OG 1.127, currently at 1.028 with zero activity, which puts it just under 13%.
 
It is a barley wine. You should leave it alone for a long time. I would have left in on primary for at least 4 months and then secondary/bulk storage for a minimum of 2 more months. A lot of barley wines don't get their wings until they are a year old.
 
My last Russian Imperial Stout tasted like crap when I put it in the secondary. It was really good in 6 months, great in a year, and now, at 19 months, it is spectacular.
 
It is a barley wine. You should leave it alone for a long time. I would have left in on primary for at least 4 months and then secondary/bulk storage for a minimum of 2 more months. A lot of barley wines don't get their wings until they are a year old.

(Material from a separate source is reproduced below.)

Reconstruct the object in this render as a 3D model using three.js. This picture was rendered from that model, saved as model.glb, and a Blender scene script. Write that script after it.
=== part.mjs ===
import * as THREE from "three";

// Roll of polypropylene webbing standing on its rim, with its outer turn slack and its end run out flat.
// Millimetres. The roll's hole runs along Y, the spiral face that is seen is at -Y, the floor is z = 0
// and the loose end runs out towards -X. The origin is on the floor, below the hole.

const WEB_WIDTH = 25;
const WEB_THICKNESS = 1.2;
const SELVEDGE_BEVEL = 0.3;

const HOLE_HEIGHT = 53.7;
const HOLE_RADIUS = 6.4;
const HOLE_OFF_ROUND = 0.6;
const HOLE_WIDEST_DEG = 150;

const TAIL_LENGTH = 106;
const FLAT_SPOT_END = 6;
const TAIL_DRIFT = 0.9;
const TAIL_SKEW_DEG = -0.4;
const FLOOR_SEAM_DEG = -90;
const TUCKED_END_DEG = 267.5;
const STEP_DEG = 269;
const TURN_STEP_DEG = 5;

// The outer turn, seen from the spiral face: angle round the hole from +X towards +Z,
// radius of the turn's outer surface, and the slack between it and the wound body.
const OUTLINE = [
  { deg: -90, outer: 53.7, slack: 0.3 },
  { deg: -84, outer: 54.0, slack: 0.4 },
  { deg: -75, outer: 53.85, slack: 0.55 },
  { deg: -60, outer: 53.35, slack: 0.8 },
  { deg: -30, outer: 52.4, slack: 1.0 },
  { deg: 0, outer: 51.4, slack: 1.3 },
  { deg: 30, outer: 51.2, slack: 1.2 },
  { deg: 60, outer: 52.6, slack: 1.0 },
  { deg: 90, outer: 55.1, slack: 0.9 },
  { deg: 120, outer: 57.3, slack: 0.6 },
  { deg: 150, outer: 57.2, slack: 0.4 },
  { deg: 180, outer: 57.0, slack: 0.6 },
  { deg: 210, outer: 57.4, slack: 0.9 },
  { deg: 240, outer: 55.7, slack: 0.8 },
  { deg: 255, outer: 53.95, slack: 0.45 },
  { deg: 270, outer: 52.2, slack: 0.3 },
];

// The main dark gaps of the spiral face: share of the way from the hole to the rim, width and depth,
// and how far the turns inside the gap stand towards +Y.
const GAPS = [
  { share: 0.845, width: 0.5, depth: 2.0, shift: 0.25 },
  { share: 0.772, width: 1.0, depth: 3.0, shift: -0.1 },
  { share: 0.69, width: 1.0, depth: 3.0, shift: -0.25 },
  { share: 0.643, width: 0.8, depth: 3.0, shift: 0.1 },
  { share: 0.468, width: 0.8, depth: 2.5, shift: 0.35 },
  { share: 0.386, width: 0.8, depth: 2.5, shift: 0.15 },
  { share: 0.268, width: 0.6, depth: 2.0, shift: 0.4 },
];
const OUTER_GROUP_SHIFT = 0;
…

I was transferring from my better bottle to a keg and I tried to get as much yeast as I could in there, since I know it needs it. I just wanted it into stainless as early as possible. Still saving up for a stainless primary.... =)
 
If you can restrain yourself from drinking all of them, it's really cool to do a side-by-side comparison of several year's worth of barleywines. Like previous posters, I typically go a couple of months in primary, then rack to a cornelius and let the beer age for 6-9 more months. When I walk by the keg, I like to give it a shake to 'rouse' the yeast.
 
I was transferring from my better bottle to a keg and I tried to get as much yeast as I could in there, since I know it needs it. I just wanted it into stainless as early as possible. Still saving up for a stainless primary.... =)

What's your rationale for that exactly? Leaving it in the better bottle wouldn't harm it in any way, and moving during active fermentation could risk stalling it or oxidizing.
 
I have purposely hopped barleywine at normal or slightly more just to account for the extended aging. Theory being that the hops will lessen over time with the alcohol nose and balances the sweet maltiness better (unless you like a real sweet barleywine...)
 
So it's been aging for a year and I just blew out the trub & tried some. I brewed up some hop tea last year and added and there's a tiny bit of hop bitterness, but it's incredibly malty sweet - the alcohol is pretty well hidden by the sweetness. It finished around 1.020 (starting at 1.127) so I don't think it's going to go any further - honestly I'm really happy with this beer even with the strong sweetness!